> THE TASK
Copy each entry as it stands, leaving nothing out.

[START OF DATASET CONTENT]

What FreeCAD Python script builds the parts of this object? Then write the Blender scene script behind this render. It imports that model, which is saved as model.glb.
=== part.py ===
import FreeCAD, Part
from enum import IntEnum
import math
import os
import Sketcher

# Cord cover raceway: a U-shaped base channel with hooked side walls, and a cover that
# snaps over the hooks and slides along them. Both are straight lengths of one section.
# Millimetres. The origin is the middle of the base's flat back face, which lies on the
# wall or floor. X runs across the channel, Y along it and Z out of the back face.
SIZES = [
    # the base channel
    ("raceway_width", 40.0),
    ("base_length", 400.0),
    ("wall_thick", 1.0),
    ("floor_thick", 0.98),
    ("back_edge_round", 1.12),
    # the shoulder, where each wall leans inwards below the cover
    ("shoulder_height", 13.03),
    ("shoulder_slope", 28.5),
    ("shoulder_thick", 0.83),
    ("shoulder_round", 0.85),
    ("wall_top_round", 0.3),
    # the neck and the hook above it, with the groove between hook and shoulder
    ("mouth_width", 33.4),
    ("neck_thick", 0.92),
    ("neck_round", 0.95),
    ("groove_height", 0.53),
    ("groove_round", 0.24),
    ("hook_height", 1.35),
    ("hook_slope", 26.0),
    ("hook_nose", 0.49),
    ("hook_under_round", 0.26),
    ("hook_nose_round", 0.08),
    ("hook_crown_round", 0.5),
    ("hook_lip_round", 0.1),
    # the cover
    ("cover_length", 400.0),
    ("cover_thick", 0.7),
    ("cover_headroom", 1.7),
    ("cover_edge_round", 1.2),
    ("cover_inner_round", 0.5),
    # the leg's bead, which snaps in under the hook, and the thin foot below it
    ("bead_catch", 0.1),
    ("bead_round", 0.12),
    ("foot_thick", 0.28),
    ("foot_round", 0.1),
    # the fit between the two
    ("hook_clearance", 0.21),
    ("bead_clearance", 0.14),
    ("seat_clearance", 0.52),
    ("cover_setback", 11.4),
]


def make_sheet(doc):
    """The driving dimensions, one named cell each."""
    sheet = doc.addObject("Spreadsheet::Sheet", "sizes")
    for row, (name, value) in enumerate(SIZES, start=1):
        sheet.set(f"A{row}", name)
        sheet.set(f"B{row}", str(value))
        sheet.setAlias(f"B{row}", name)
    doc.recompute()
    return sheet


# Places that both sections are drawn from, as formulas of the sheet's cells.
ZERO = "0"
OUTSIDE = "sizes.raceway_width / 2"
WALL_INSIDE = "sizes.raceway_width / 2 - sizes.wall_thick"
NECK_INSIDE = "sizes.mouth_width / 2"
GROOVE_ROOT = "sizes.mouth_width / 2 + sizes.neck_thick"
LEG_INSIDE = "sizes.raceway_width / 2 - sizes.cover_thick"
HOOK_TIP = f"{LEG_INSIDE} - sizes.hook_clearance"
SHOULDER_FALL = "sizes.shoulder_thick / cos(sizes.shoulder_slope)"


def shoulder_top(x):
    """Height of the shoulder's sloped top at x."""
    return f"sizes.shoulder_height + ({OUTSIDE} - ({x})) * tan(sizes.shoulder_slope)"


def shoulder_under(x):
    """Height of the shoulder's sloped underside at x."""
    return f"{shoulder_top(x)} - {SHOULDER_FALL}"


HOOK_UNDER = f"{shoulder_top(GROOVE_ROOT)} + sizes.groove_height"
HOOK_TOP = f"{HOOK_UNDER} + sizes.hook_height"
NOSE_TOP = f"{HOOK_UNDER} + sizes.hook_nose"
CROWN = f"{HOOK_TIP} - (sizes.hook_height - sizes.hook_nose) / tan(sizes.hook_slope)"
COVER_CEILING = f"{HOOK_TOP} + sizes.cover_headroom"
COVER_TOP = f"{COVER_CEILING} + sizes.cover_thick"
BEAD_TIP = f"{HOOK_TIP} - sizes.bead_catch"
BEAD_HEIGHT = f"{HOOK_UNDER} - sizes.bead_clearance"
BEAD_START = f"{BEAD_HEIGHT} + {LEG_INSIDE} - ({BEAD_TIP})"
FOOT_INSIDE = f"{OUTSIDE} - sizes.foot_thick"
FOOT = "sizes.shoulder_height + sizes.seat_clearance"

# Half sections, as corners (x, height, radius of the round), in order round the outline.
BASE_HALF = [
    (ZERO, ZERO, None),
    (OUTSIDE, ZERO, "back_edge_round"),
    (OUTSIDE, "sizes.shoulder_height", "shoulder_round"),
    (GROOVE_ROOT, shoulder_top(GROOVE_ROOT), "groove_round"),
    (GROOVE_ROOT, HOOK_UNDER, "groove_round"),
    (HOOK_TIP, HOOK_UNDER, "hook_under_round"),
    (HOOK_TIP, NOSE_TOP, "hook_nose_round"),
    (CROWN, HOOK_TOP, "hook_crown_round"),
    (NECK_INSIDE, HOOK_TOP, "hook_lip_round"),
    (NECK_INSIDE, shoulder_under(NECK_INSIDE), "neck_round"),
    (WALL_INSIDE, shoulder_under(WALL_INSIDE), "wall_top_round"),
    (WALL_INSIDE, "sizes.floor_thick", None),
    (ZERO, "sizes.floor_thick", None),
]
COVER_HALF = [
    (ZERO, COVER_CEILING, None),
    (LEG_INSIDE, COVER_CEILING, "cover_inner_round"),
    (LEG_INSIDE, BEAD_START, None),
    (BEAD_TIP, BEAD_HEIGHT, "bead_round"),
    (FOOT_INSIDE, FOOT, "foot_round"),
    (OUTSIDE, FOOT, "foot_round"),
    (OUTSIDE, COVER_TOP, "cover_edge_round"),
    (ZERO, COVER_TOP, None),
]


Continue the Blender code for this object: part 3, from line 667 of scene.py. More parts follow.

[END OF DATASET CONTENT]

> WRITTEN ANSWER
What FreeCAD Python script builds the parts of this object? Then write the Blender scene script behind this render. It imports that model, which is saved as model.glb.
=== part.py ===
import FreeCAD, Part
from enum import IntEnum
import math
import os
import Sketcher

# Cord cover raceway: a U-shaped base channel with hooked side walls, and a cover that
# snaps over the hooks and slides along them. Both are straight lengths of one section.
# Millimetres. The origin is the middle of the base's flat back face, which lies on the
# wall or floor. X runs across the channel, Y along it and Z out of the back face.
SIZES = [
    # the base channel
    ("raceway_width", 40.0),
    ("base_length", 400.0),
    ("wall_thick", 1.0),
    ("floor_thick", 0.98),
    ("back_edge_round", 1.12),
    # the shoulder, where each wall leans inwards below the cover
    ("shoulder_height", 13.03),
    ("shoulder_slope", 28.5),
    ("shoulder_thick", 0.83),
    ("shoulder_round", 0.85),
    ("wall_top_round", 0.3),
    # the neck and the hook above it, with the groove between hook and shoulder
    ("mouth_width", 33.4),
    ("neck_thick", 0.92),
    ("neck_round", 0.95),
    ("groove_height", 0.53),
    ("groove_round", 0.24),
    ("hook_height", 1.35),
    ("hook_slope", 26.0),
    ("hook_nose", 0.49),
    ("hook_under_round", 0.26),
    ("hook_nose_round", 0.08),
    ("hook_crown_round", 0.5),
    ("hook_lip_round", 0.1),
    # the cover
    ("cover_length", 400.0),
    ("cover_thick", 0.7),
    ("cover_headroom", 1.7),
    ("cover_edge_round", 1.2),
    ("cover_inner_round", 0.5),
    # the leg's bead, which snaps in under the hook, and the thin foot below it
    ("bead_catch", 0.1),
    ("bead_round", 0.12),
    ("foot_thick", 0.28),
    ("foot_round", 0.1),
    # the fit between the two
    ("hook_clearance", 0.21),
    ("bead_clearance", 0.14),
    ("seat_clearance", 0.52),
    ("cover_setback", 11.4),
]


def make_sheet(doc):
    """The driving dimensions, one named cell each."""
    sheet = doc.addObject("Spreadsheet::Sheet", "sizes")
    for row, (name, value) in enumerate(SIZES, start=1):
        sheet.set(f"A{row}", name)
        sheet.set(f"B{row}", str(value))
        sheet.setAlias(f"B{row}", name)
    doc.recompute()
    return sheet


# Places that both sections are drawn from, as formulas of the sheet's cells.
ZERO = "0"
OUTSIDE = "sizes.raceway_width / 2"
WALL_INSIDE = "sizes.raceway_width / 2 - sizes.wall_thick"
NECK_INSIDE = "sizes.mouth_width / 2"
GROOVE_ROOT = "sizes.mouth_width / 2 + sizes.neck_thick"
LEG_INSIDE = "sizes.raceway_width / 2 - sizes.cover_thick"
HOOK_TIP = f"{LEG_INSIDE} - sizes.hook_clearance"
SHOULDER_FALL = "sizes.shoulder_thick / cos(sizes.shoulder_slope)"


def shoulder_top(x):
    """Height of the shoulder's sloped top at x."""
    return f"sizes.shoulder_height + ({OUTSIDE} - ({x})) * tan(sizes.shoulder_slope)"


def shoulder_under(x):
    """Height of the shoulder's sloped underside at x."""
    return f"{shoulder_top(x)} - {SHOULDER_FALL}"


HOOK_UNDER = f"{shoulder_top(GROOVE_ROOT)} + sizes.groove_height"
HOOK_TOP = f"{HOOK_UNDER} + sizes.hook_height"
NOSE_TOP = f"{HOOK_UNDER} + sizes.hook_nose"
CROWN = f"{HOOK_TIP} - (sizes.hook_height - sizes.hook_nose) / tan(sizes.hook_slope)"
COVER_CEILING = f"{HOOK_TOP} + sizes.cover_headroom"
COVER_TOP = f"{COVER_CEILING} + sizes.cover_thick"
BEAD_TIP = f"{HOOK_TIP} - sizes.bead_catch"
BEAD_HEIGHT = f"{HOOK_UNDER} - sizes.bead_clearance"
BEAD_START = f"{BEAD_HEIGHT} + {LEG_INSIDE} - ({BEAD_TIP})"
FOOT_INSIDE = f"{OUTSIDE} - sizes.foot_thick"
FOOT = "sizes.shoulder_height + sizes.seat_clearance"

# Half sections, as corners (x, height, radius of the round), in order round the outline.
BASE_HALF = [
    (ZERO, ZERO, None),
    (OUTSIDE, ZERO, "back_edge_round"),
    (OUTSIDE, "sizes.shoulder_height", "shoulder_round"),
    (GROOVE_ROOT, shoulder_top(GROOVE_ROOT), "groove_round"),
    (GROOVE_ROOT, HOOK_UNDER, "groove_round"),
    (HOOK_TIP, HOOK_UNDER, "hook_under_round"),
    (HOOK_TIP, NOSE_TOP, "hook_nose_round"),
    (CROWN, HOOK_TOP, "hook_crown_round"),
    (NECK_INSIDE, HOOK_TOP, "hook_lip_round"),
    (NECK_INSIDE, shoulder_under(NECK_INSIDE), "neck_round"),
    (WALL_INSIDE, shoulder_under(WALL_INSIDE), "wall_top_round"),
    (WALL_INSIDE, "sizes.floor_thick", None),
    (ZERO, "sizes.floor_thick", None),
]
COVER_HALF = [
    (ZERO, COVER_CEILING, None),
    (LEG_INSIDE, COVER_CEILING, "cover_inner_round"),
    (LEG_INSIDE, BEAD_START, None),
    (BEAD_TIP, BEAD_HEIGHT, "bead_round"),
    (FOOT_INSIDE, FOOT, "foot_round"),
    (OUTSIDE, FOOT, "foot_round"),
    (OUTSIDE, COVER_TOP, "cover_edge_round"),
    (ZERO, COVER_TOP, None),
]


Continue the Blender code for this object: part 3, from line 667 of scene.py. More parts follow.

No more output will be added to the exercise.